Accounting for Derivative Instruments
We recognize all derivative instruments as either assets or liabilities at fair value. We have elected not to use hedge accounting and as a result, all changes in the fair values of our derivative instruments are recognized in commodity derivative gain or loss in our consolidated statements of operations. The fair value of our commodity derivative assets and liabilities are measured utilizing a third-party valuation specialist. The valuations consider various inputs including (a) quoted forward prices for commodities, (b) time value, (c) notional quantities, (d) current market and contractual prices for the underlying instruments; and (e) the counterparty's credit risk. We review these valuations and analyze changes in the fair value of the derivatives. Volatility in oil and natural gas prices could have a significant impact on the fair value of our derivative contracts. The values we report in our consolidated financial statements are as of a point in time and subsequently change as these estimates are revised to reflect actual results, changes in market conditions or other factors, many of which are beyond our control. Due to the volatility of oil and natural gas prices, the estimated fair values of our commodity derivative instruments are subject to large fluctuations from period to period and we expect the volatility to continue. Actual gains or losses recognized related to our commodity derivative instruments will likely differ from those estimated atDecember 31, 2019 and will depend exclusively on the price of the commodities on the specified settlement dates provided by
the derivative contracts. 56 Income Taxes
We use the asset and liability method of accounting for income taxes. Under this method, income tax assets and liabilities are determined based on differences between the financial statement carrying values of assets and liabilities and their respective income tax bases (temporary differences). Income tax assets and liabilities are measured using the tax rates expected to be in effect when the temporary differences are likely to reverse. The effect on income tax assets and liabilities of a change in tax rates is included in earnings in the period in which the change is enacted. The book value of income tax assets is limited to the amount of the tax benefit that is more likely than not to be realized in the future.

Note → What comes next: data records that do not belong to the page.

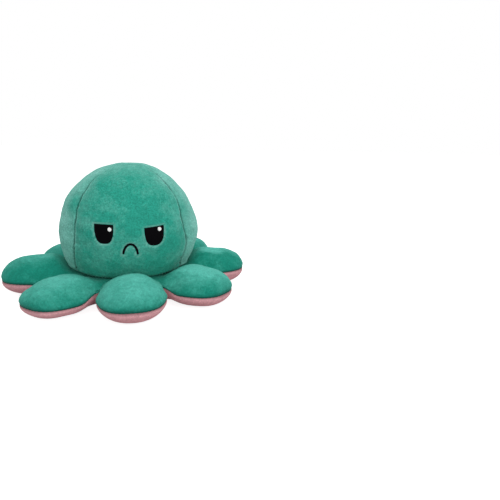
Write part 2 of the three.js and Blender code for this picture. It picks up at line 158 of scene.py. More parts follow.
class OctopusColours(bpy.types.PropertyGroup):
    teal_face: colour("Teal head", "Head, its pile brushed down", "#2c9c88")
    # Also the painted sheen on the head's crown, welts and sides
    teal_side_and_sheen: colour("Pale teal head", "Head, its pile brushed up", "#84cabd")
    teal_tentacle: colour("Teal tentacles", "Tentacles, their pile brushed down", "#1b8976")
    # Also the painted sheen and light on the tentacles' tops
    teal_ridge_and_sheen: colour("Pale teal tentacles", "Tentacles, their pile brushed up", "#5cc0b0")
    pink: colour("Pink", "Underside and pocket, their pile brushed down", "#d4969c")
    # Also the painted light along the tentacles' edge seam
    pink_pale_and_lit: colour("Pale pink", "Underside and pocket, their pile brushed up", "#e4aab0")
    filling: colour("Filling", "Polyester fibre", "#f2f0ea")
    black: colour("Black thread", "Eyes and mouth", "#030204")
    white: colour("White thread", "Glints in the eyes", "#f4f4f2")
    # Darker than the plush: the thread's dark line also stands for the shade in the seams' grooves
    teal_thread_and_shade: colour("Teal thread", "Seams of the teal plush", "#0d5548")
    pink_thread: colour("Pink thread", "Seams of the pocket", "#9c6066")
    floor: colour("Floor", "Floor and backdrop", "#ffffff")


def sizes(name):
    """One of the add-on's sizes in mm."""
    return getattr(bpy.context.scene.octopus_sizes, name) / MM


def tint(name):
    """One of the add-on's colours."""
    return tuple(getattr(bpy.context.scene.octopus_colours, name))


# Arrays

deg = np.degrees
rad = np.radians


def mix(a, b, share):
    """From a at a share of 0 to b at 1."""
    return a + (b - a) * share


def smooth(x, start, end):
    """0 before start, 1 after end, and 3t^2 - 2t^3 between them."""
    t = np.clip((x - start) / (end - start), 0, 1)
    return t * t * (3 - 2 * t)


def bell(x, width):
    """exp(-(x / width)^2): 1 at 0, and close to 0 beyond twice the width."""
    return np.exp(-((x / width) ** 2))


def unit(vectors):
    """The vectors, each divided by its length."""
    return vectors / np.maximum(np.linalg.norm(vectors, axis=-1, keepdims=True), 1e-9)


def lumps(points, size, seed):
    """Soft unevenness of about 1: a sum of 14 sine waves through space, their lengths from 0.7 to
    1.5 times the size and their ways and phases drawn from the seed."""
    rng = np.random.default_rng(seed)
    ways = unit(rng.normal(size=(14, 3)))
    ways *= 2 * np.pi / (size * rng.uniform(0.7, 1.5, (14, 1)))
    waves = np.sin(points @ ways.T + rng.uniform(0, 2 * np.pi, 14))
    return waves.sum(-1) / np.sqrt(7)


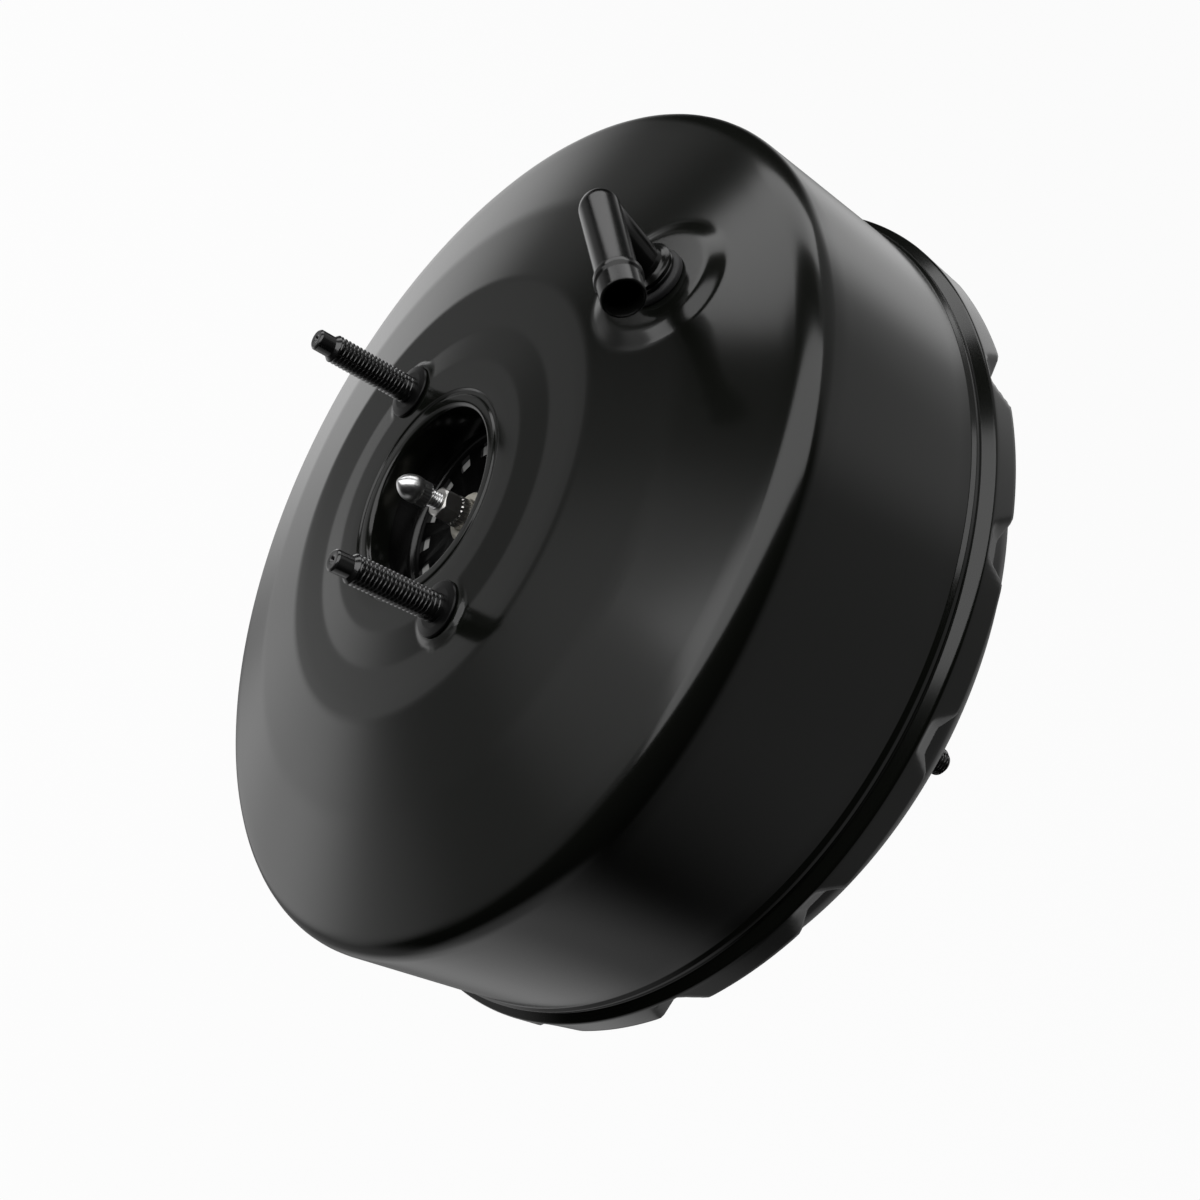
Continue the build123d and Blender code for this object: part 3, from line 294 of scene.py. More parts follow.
def filled(node, values):
    """A node with some of its inputs set."""
    for name, value in values.items():
        node.inputs[name].default_value = value
    return node


def maths(tree, operation, *values):
    """Output of a Math node on sockets or numbers."""
    node = tree.nodes.new("ShaderNodeMath")
    node.operation = operation
    for socket, value in zip(node.inputs, values):
        if isinstance(value, (int, float)):
            socket.default_value = value
        else:
            tree.links.new(value, socket)
    return node.outputs[0]


def mapped(tree, value, low, high, curve="LINEAR"):
    """A value as 0 at low and 1 at high."""
    node = tree.nodes.new("ShaderNodeMapRange")
    node.interpolation_type = curve
    filled(node, {"From Min": low, "From Max": high})
    tree.links.new(value, node.inputs["Value"])
    return node.outputs[0]


def noise(tree, scale, detail):
    """Noise in the object's own coordinates."""
    place, node = tree.nodes.new("ShaderNodeTexCoord"), tree.nodes.new("ShaderNodeTexNoise")
    node.inputs["Detail"].default_value = detail
    tree.links.new(place.outputs["Object"], node.inputs["Vector"])
    tree.links.new(scale, node.inputs["Scale"])
    return node.outputs["Fac"]


def shared(tree, group, values=()):
    """A node that uses a shared group, with some of its inputs set."""
    node = tree.nodes.new("ShaderNodeGroup")
    node.node_tree = bpy.data.node_groups[group]
    return filled(node, dict(values))


# ---- repeats
def copy_tree(name, inputs):
    """A geometry tree that will repeat a tool, with its own inputs beside the usual ones."""
    ends = {"Geometry": "Geometry"}
    usual = {"Tool": "Object", "Material": "Material"}
    return new_tree(name, "GeometryNodeTree", {**ends, **usual, **inputs}, ends)


def place_copies(tree, source, out, points, rotation=None):
    """Puts the tool on the points, makes the copies real and gives them their material."""
    add, link = tree.nodes.new, tree.links.new
    info, copies = add("GeometryNodeObjectInfo"), add("GeometryNodeInstanceOnPoints")
    real, paint = add("GeometryNodeRealizeInstances"), add("GeometryNodeSetMaterial")
    link(source["Tool"], info.inputs["Object"])
    link(points, copies.inputs["Points"])
    link(info.outputs["Geometry"], copies.inputs["Instance"])
    if rotation:
        link(rotation, copies.inputs["Rotation"])
    link(copies.outputs[0], real.inputs[0])
    link(real.outputs[0], paint.inputs["Geometry"])
    link(source["Material"], paint.inputs["Material"])
    link(paint.outputs[0], out[0])
    return tree


def ring_tree():
    """Copies of a tool, turned round the Y axis."""
    tree, source, out = copy_tree("Ring of Copies", {"Count": 16, "First Turn": 0.0})
    add, link = tree.nodes.new, tree.links.new
    points, index = add("GeometryNodePoints"), add("GeometryNodeInputIndex")
    angles, rotation = add("ShaderNodeCombineXYZ"), add("FunctionNodeEulerToRotation")
    share = maths(tree, "DIVIDE", index.outputs[0], source["Count"])
    first = maths(tree, "MULTIPLY", source["First Turn"], -1.0)
    link(source["Count"], points.inputs["Count"])
    link(maths(tree, "MULTIPLY_ADD", share, -2 * pi, first), angles.inputs["Y"])
    link(angles.outputs[0], rotation.inputs[0])
    return place_copies(tree, source, out, points.outputs[0], rotation.outputs[0])


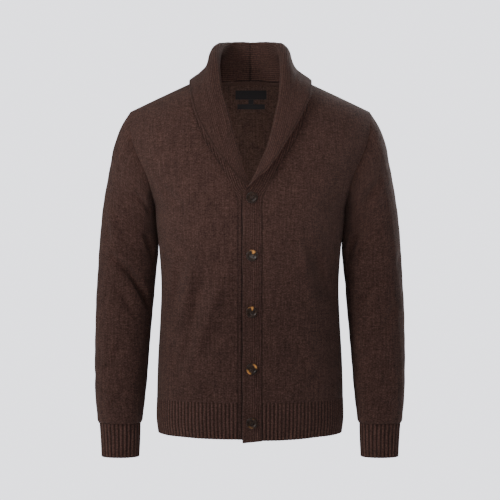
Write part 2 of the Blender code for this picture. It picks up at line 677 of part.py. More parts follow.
def button(name, z, lift):
    """A turned disc with a raised rim, lying against the top band."""
    angle = angle_at(np.array([BUTTON_X]), np.array([z - UNDERARM_Z]))
    point = torso(-1, 1, angle, np.array([z - UNDERARM_Z]))
    radius, thick = BUTTON_RADIUS, BUTTON_THICK
    # distance from the middle, height above the cloth
    profile = (
        (0.0, 0.62 * thick),
        (0.50 * radius, 0.62 * thick),
        (0.68 * radius, 0.94 * thick),
        (0.86 * radius, thick),
        (radius, 0.62 * thick),
        (0.97 * radius, 0.22 * thick),
        (0.80 * radius, 0.0),
        (0.0, 0.0),
    )
    points = [(0.0, 0.0, profile[0][1])]
    for out, up in profile[1:-1]:
        for k in range(BUTTON_SIDES):
            a = k * 2 * math.pi / BUTTON_SIDES
            points.append((out * math.cos(a), out * math.sin(a), up))
    points.append((0.0, 0.0, 0.0))
    faces = []
    last = len(points) - 1
    rings = len(profile) - 2
    for k in range(BUTTON_SIDES):
        n = (k + 1) % BUTTON_SIDES
        faces.append((0, 1 + k, 1 + n))
        for r in range(rings - 1):
            a = 1 + r * BUTTON_SIDES
            b = a + BUTTON_SIDES
            faces.append((a + k, b + k, b + n, a + n))
        a = 1 + (rings - 1) * BUTTON_SIDES
        faces.append((last, a + n, a + k))
    made = add_mesh(name, points, faces, HORN_COLOR, roughness=0.35)
    made.rotation_euler = (math.pi / 2, 0, 0)
    made.location = (BUTTON_X, float(point[0, 1]) - SEAM_GAP - lift, z)


def label(name, low_x, high_x, low_z, high_z):
    """A woven label just inside the back."""
    across, height = np.meshgrid(np.linspace(low_x, high_x, 7), np.linspace(low_z, high_z, 3))
    rise = rise_at(1, across, height)
    points, normals = torso_patch(1, 1, angle_at(across, rise), rise)
    mirror = np.stack([np.where(across < 0, -1.0, 1.0), np.ones_like(across), np.ones_like(across)], axis=-1)
    points, normals = points * mirror, normals * mirror
    wall(name, points - normals * (PLAIN_WALL + LABEL_GAP), normals, TRIM_WALL, LABEL_COLOR)


def neck_tape():
    """A strip over the back neck seam, on the inside, made from the top rows of the back."""
    points, normals = both_halves(half_body(1))
    middle = PANEL_COLUMNS - 1
    span = slice(middle - NECK_COLUMNS + 2, middle + NECK_COLUMNS - 1)
    rows, turned = [], []
    for drop in (0.0010, 0.0080):
        step = points[-2, span] - points[-1, span]
        share = drop / np.linalg.norm(step, axis=-1, keepdims=True)
        rows.append(points[-1, span] + step * share)
        turned.append(normals[-1, span] * (1 - share) + normals[-2, span] * share)
    turned = np.array(turned)
    turned /= np.linalg.norm(turned, axis=-1, keepdims=True)
    wall("neck_tape", np.array(rows) - turned * (PLAIN_WALL + TAPE_GAP), turned, TRIM_WALL, RIB_COLOR)


def main():
    for made in list(bpy.data.objects):
        bpy.data.objects.remove(made)
    front_panel("front_left", 1, 0.0)
    front_panel("front_right", -1, LAP)
    back_panel()
    hem_ribs()
    sleeve("left", 1)
    sleeve("right", -1)
    collar("band_collar_left", 1, LEFT_COLLAR, TOP_BAND_EDGE_X, 0.0)
    collar("band_collar_right", -1, RIGHT_COLLAR, UNDER_BAND_EDGE_X, LAP)
    neck_tape()
    for row in LABELS:
        label(*row)
    for number, (z, lift) in enumerate(BUTTONS, 1):
        button(f"button_{number}", z, lift)


main()
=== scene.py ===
import math

import bpy
import mathutils
import numpy as np
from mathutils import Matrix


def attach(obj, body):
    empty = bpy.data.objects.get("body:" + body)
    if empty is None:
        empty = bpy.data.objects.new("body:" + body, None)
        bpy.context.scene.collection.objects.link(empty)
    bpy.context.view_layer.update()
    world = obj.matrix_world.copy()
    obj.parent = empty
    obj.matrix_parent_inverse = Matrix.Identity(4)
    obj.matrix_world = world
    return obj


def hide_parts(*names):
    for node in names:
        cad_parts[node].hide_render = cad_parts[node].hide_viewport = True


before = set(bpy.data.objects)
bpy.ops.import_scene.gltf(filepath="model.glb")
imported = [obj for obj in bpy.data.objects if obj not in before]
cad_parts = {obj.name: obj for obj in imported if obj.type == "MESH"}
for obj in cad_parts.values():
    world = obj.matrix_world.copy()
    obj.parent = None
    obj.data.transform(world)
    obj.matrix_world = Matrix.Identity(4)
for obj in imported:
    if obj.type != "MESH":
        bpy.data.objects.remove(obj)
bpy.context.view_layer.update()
print("frame loaded")

# the body's form, shared by the panels, bands, collar and sleeves
form = {
    "hem": -0.677,
    "ribTop": -0.612,
    "underarm": -0.255,
    "bandFoot": -0.683,
    "bandSeam": 0.0228,
    "shoulderAcross": 0.228,
    "shoulderHeight": -0.0718,
    "shoulderSlope": 0.4726,
    "neckRound": 0.03,
    "shoulderSpread": 0.0655,
    "spreadPower": 3.5,
    "ridgeBack": 0.008,
    "squareness": 2.4,
    "frontRound": 2.4,
    "backRound": 3.0,
    "lap": 0.0034,
    "lapFade": 0.085,
    "plainWall": 0.0018,
    "ribWall": 0.00192,
    "collarWall": 0.0022,
    "seamGap": 0.0003,
    "sleeveGap": -0.0005,
}

# height, half width, front depth, back depth
bodyLevels = np.array([
    (-0.690, 0.1715, 0.1165, 0.1080),
    (-0.677, 0.1735, 0.1180, 0.1095),
    (-0.655, 0.1765, 0.1205, 0.1120),
    (-0.612, 0.1762, 0.1225, 0.1135),
    (-0.540, 0.1742, 0.1230, 0.1135),
    (-0.470, 0.1702, 0.1225, 0.1115),
    (-0.400, 0.1680, 0.1225, 0.1110),
    (-0.334, 0.1720, 0.1255, 0.1135),
    (-0.290, 0.1768, 0.1275, 0.1165),
    (-0.255, 0.1795, 0.1285, 0.1195),
    (-0.235, 0.1795, 0.1285, 0.1200),
])

# across, height
armholeLine = np.array([
    (0.2280, -0.0718),
    (0.2262, -0.1000),
    (0.2195, -0.1330),
    (0.2078, -0.1630),
    (0.1955, -0.1890),
    (0.1875, -0.2120),
    (0.1828, -0.2350),
    (0.1795, -0.2550),
])
frontNeckLine = np.array([
    (form["bandSeam"], form["underarm"]),
    (0.0238, -0.2420),
    (0.0297, -0.2255),
    (0.0470, -0.1927),
    (0.0602, -0.1708),
    (0.0757, -0.1475),
    (0.0900, -0.1200),
    (0.0990, -0.0965),
    (0.1075, -0.0620),
    (0.1110, -0.0175),
])
# across, how far up from the underarm to the shoulder line
backNeckLine = np.array([
    (0.1110, 1.000),
    (0.1065, 0.930),
    (0.0920, 0.860),
    (0.0620, 0.760),
    (0.0310, 0.690),
    (0.0000, 0.660),
])

# Folds, each a soft trough with low ridges beside it, along a slightly bowed line.
# from across, from height, to across, to height, half width, depth (minus for a ridge)
frontFolds = (
    (-0.120, -0.330, -0.145, -0.450, 0.018, 0.0047),
    (-0.060, -0.430, -0.105, -0.560, 0.020, 0.0040),
    (0.112, -0.330, 0.150, -0.440, 0.018, 0.0047),
    (0.060, -0.480, 0.110, -0.590, 0.020, 0.0034),
    (-0.168, -0.215, -0.120, -0.262, 0.010, 0.0047),
    (0.170, -0.205, 0.118, -0.270, 0.011, 0.0056),
    (0.160, -0.255, 0.128, -0.345, 0.012, 0.0040),
    (-0.038, -0.350, -0.082, -0.470, 0.016, -0.0028),
    (-0.100, -0.560, -0.060, -0.612, 0.014, 0.0025),
    (0.140, -0.520, 0.100, -0.600, 0.013, 0.0028),
    (-0.155, -0.480, -0.130, -0.590, 0.012, 0.0031),
    (0.085, -0.360, 0.120, -0.470, 0.015, -0.0022),
    (-0.1126, -0.3515, -0.1270, -0.4540, 0.0130, -0.0050),
    (-0.1310, -0.3570, -0.1490, -0.4640, 0.0120, 0.0068),
    (-0.0545, -0.3760, -0.0990, -0.5290, 0.0170, -0.0082),
    (-0.0850, -0.3650, -0.1220, -0.5000, 0.0150, 0.0072),
    (-0.1020, -0.4860, -0.1470, -0.5660, 0.0140, 0.0062),
    (0.1020, -0.3140, 0.1430, -0.4290, 0.0160, 0.0098),
    (0.0800, -0.3100, 0.1150, -0.4150, 0.0130, -0.0040),
    (0.1450, -0.4000, 0.1635, -0.4710, 0.0100, 0.0062),
    (0.0500, -0.3000, 0.0900, -0.4200, 0.0150, -0.0024),
)
backFolds = (
    (-0.130, -0.300, -0.070, -0.420, 0.022, 0.0042),
    (0.135, -0.310, 0.080, -0.430, 0.022, 0.0042),
    (-0.110, -0.460, -0.040, -0.560, 0.024, 0.0036),
    (0.100, -0.470, 0.045, -0.550, 0.022, 0.0034),
    (-0.175, -0.200, -0.110, -0.285, 0.012, 0.0048),
    (0.172, -0.210, 0.105, -0.280, 0.013, 0.0045),
    (-0.020, -0.420, 0.030, -0.500, 0.018, -0.0022),
    (0.060, -0.560, 0.115, -0.606, 0.014, 0.0028),
    (-0.140, -0.560, -0.085, -0.604, 0.013, 0.0025),
    (0.010, -0.130, 0.075, -0.170, 0.020, 0.0017),
)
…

In assessing the need for a valuation allowance on our deferred tax assets, management considers whether it is more likely than not that some portion or all of the deferred tax assets will be realized. The ultimate realization of deferred tax assets is dependent upon whether future book income is sufficient to reverse existing temporary differences that give rise to deferred tax assets, as well as whether future taxable income is sufficient to utilize net operating loss and credit carryforwards. Assessing the need for, or the sufficiency of, a valuation allowance requires the evaluation of all available evidence, both positive and negative. Positive evidence considered by management includes current book income in 2017, 2018 and 2019, and forecasted book income if commodity prices increase. Negative evidence considered by management includes book losses in certain years which were driven primarily from ceiling test write-downs, which are not fair value-based measurements and current commodity prices which will impact forecasted income or loss. As ofDecember 31, 2019 and 2018, management assessed the available positive and negative evidence to estimate if sufficient future taxable income would be generated to use our deferred tax assets and determined that it is more-likely-than-not that the deferred tax assets will not be realized in the near future. Based on this assessment, we recorded a net valuation allowance of approximately$13.1 million and$14.6 million on our deferred tax assets as ofDecember 31, 2019 and 2018, respectively.
Asset Retirement Obligations
We have obligations to remove tangible equipment and restore locations at the end of oil and natural gas production operations. FASB ASC Topic 410, Asset Retirement and Environmental Obligations, requires that the discounted fair value of a liability for an asset retirement obligation ("ARO") be recognized in the period in which it is incurred with the associated asset retirement cost capitalized as part of the carrying cost of the oil and natural gas asset. Estimating the future restoration and removal costs, or ARO, is difficult and requires management to make estimates and judgments, because most of the obligations are many years in the future, and contracts and regulations often have vague descriptions of what constitutes removal. Asset removal technologies and costs are constantly changing, as are regulatory, political, environmental, safety, and public relations considerations. Inherent in the calculation of the present value of our ARO are numerous assumptions and judgments, including the ultimate settlement amounts, inflation factors, credit adjusted discount rates, timing of settlement, and changes in the legal, regulatory, environmental, and political environments. To the extent future revisions to these assumptions impact the present value of the existing ARO liability, a corresponding adjustment is made to the oil and natural gas property balance. Increases in the discounted ARO liability resulting from the passage of time are reflected as accretion expense in the consolidated statements of operations. See Note 6 - Asset Retirement Obligations in the consolidated financial statements in Item 8 for more information.
Accounting for Business Combinations
Accounting for the acquisition of a business requires the allocation of the purchase price to the various assets and liabilities acquired based on their estimated fair value as of the acquisition date. Various assumptions are made when estimating fair values assigned to proved and unproved oil and gas properties including: (i) reserves; (ii) production rates; (iii) future operating and development costs; (iv) future commodity prices, including price differentials; (v) future cash flows; and (vi) a market participant-based weighted average cost of capital rate. We may use the cost, income, or market valuation approaches depending on the quality of the information available to support management's assumptions. There is no assurance the underlying assumptions or estimates associated with the valuation will occur as initially expected. Revenue Recognition
We derive our revenue from the sale of oil, natural gas and NGLs. Revenues are recognized when we meet our performance obligations to deliver the production volumes and control is transferred. Oil, natural gas and NGL revenues are recognized on the basis of our net working revenue interest. Payment is received 30 to 90 days after the date of production. At the end of each month, we make estimates of the amount of production delivered and the price we will receive. Variances between our estimated revenue and actual amounts received are recorded in the month payment is received.